I turned onto a quiet road, sealed and unsealed, which I loved. This was perfect for riding with virtually no vehicles and great scenery: grazing land, light forest, hills. I had a whopping hill to start and I had to remove my warm clothes at a break from the climbing. There were constant hills and descents to creek crossings.

I went through the hamlets of Nugent and Forcett

then decided to go to Dodges Ferry on the coast because I liked the name. The road was busy. After much searching I managed to access a couple of beaches. From the smaller one I could see Mt Wellington, a couple of islands, several headlands, cliffs on Bruny Island.

Then I found a longer beach (Carlton Beach) and rode the full length, several kms; it was wonderful with the gentle waves. I left Dodges Ferry on a quieter road with a huge climb through Lewisham. The water views of the top were fabulous on such a sunny day. Soon I joined the A9 for the final 5 kms into Sorell, long climbs and the busiest road I’ve been on, it was horrible even with a wide shoulder. I was pretty tired by the time I reached Sorell after a day of hills. 84 kms

27 April I crossed huge Pittwater on a long bridge and turned off for Seven Mile Beach through forest. I was able to ride the whole beach. Then roads through Hobart fringe on a plateau above the water, still rural. I went out to Tranmere Point and took the foreshore bike trail into Hobart, riding Howrah Beach and Bellerive Beach on the way.

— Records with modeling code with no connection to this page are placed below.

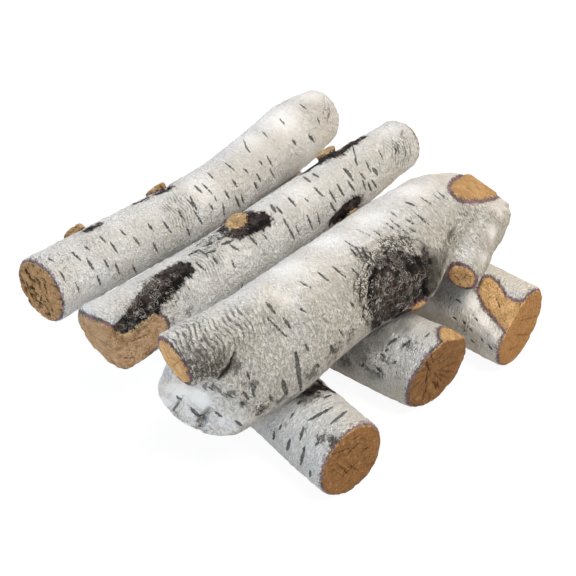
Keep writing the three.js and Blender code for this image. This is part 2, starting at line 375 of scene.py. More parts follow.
sawn_faces = {
    "left_base_log": ends(left, turned(left, -1, -0.05, 0.05)),
    "centre_base_log": ends(centre, turned(centre, -1, 0.18, -0.12)) + [
        cut(centre, near_facet(centre, -22, 64)),
    ],
    "right_base_log": ends(right, turned(right, -1, -0.13, -0.07)),
    "front_forked_log": [
        cut(stub, turned(stub, -1, 0, -0.2), reach=40), cut(arm, turned(arm, -1, 0.2, 0), reach=40),
    ],
    "middle_log": ends(middle, turned(middle, -1, 0, -0.15)) + [
        cut(middle, near_facet(middle, -84, 64)),
        cut(middle, turned(middle, 0, 0.33, 0.95), (-13.7, 56.9, 124.1), KNOT),
        cut(middle, turned(middle, 0, 0.56, 0.83), (115.7, 61, 133.3), KNOT),
        cut(middle, turned(middle, 0, -0.93, -0.37), (95.2, 12.1, 90.5), KNOT),
    ],
    "rear_log": ends(rear, turned(rear, -1, 0, 0)) + [
        cut(rear, turned(rear, 0, 0.87, 0.5), (-113.4, 163.5, 113.6), KNOT),
        cut(rear, turned(rear, 0, 0.77, 0.64), (-23.7, 150.5, 120.6), KNOT),
    ],
}
print("sawn faces:", {name: len(cuts) for name, cuts in sawn_faces.items()})

# %% How far each point is from the edge of a sawn face
ALL_BARK = -60
LIP = 2.6
SAME_WAY = 0.985
SIDEWAYS = 0.4


def gap_to(tree, places):
    return np.array([tree.find_nearest(Vector(place))[3] for place in places])


def is_sawn(name, face):
    """Cuts are stained, and so are the sides of the knots on the rear log."""
    middle_of_face = np.array(face.center) / MM
    for way, near, reach in sawn_faces[name]:
        facing = np.dot(way, face.normal)
        on_post = name == "rear_log" and reach == KNOT and abs(facing) < SIDEWAYS
        if (facing > SAME_WAY or on_post) and np.linalg.norm(middle_of_face - near) < reach:
            return True
    return False


def edge_field(name, places):
    """Millimetres inside a sawn face. The front log's broken bark hangs over its faces as a lip."""
    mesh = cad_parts[name].data
    corners = [v.co / MM for v in mesh.vertices]
    sawn, bark = [], []
    for face in mesh.polygons:
        (sawn if is_sawn(name, face) else bark).append(tuple(face.vertices))
    field = np.full(len(places), float(ALL_BARK))
    sawn_gap = gap_to(surface(corners, sawn), places)
    close = sawn_gap < -ALL_BARK
    bark_gap = gap_to(surface(corners, bark), places[close])
    field[close] = bark_gap - sawn_gap[close]
    return field - (LIP if name == "front_forked_log" else 0)


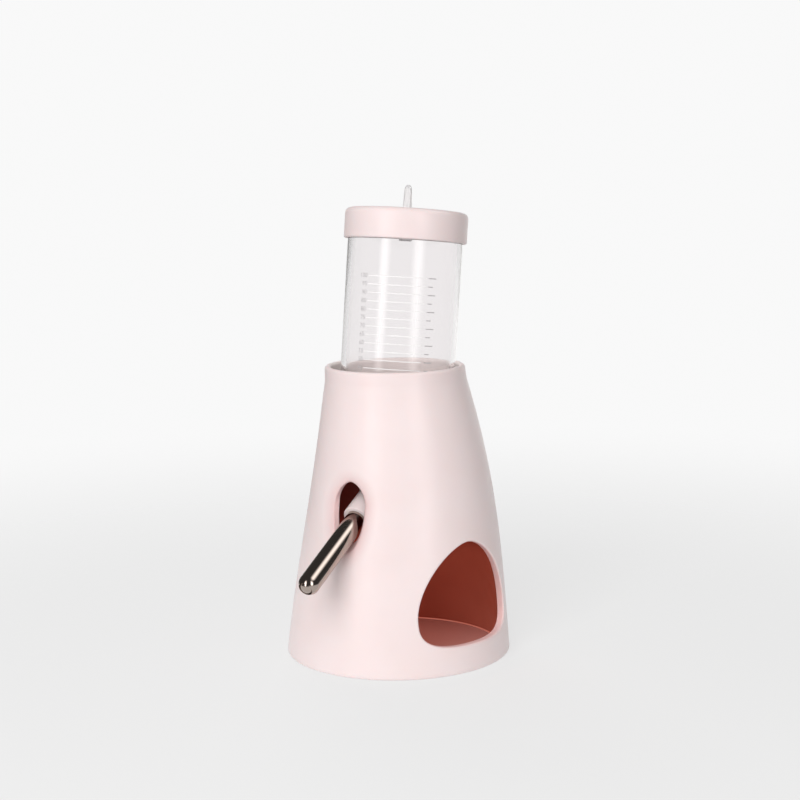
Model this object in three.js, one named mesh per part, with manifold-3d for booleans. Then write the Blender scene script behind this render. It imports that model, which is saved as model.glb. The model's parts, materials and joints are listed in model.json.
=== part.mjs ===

This was a nice trail with some short steep hills, beside rock platforms, some bush and with extensive views out of the bays. I crossed the Derwent River on a tiny raised pathway on the massive bridge, which I found truly scary because it was so narrow, and went to Salamanca Place to recover. My finish line was Sandy Bay (just as it started raining). 55 kms

29 April I had to ride 45 kms from Geelong to Werribee to get the train home.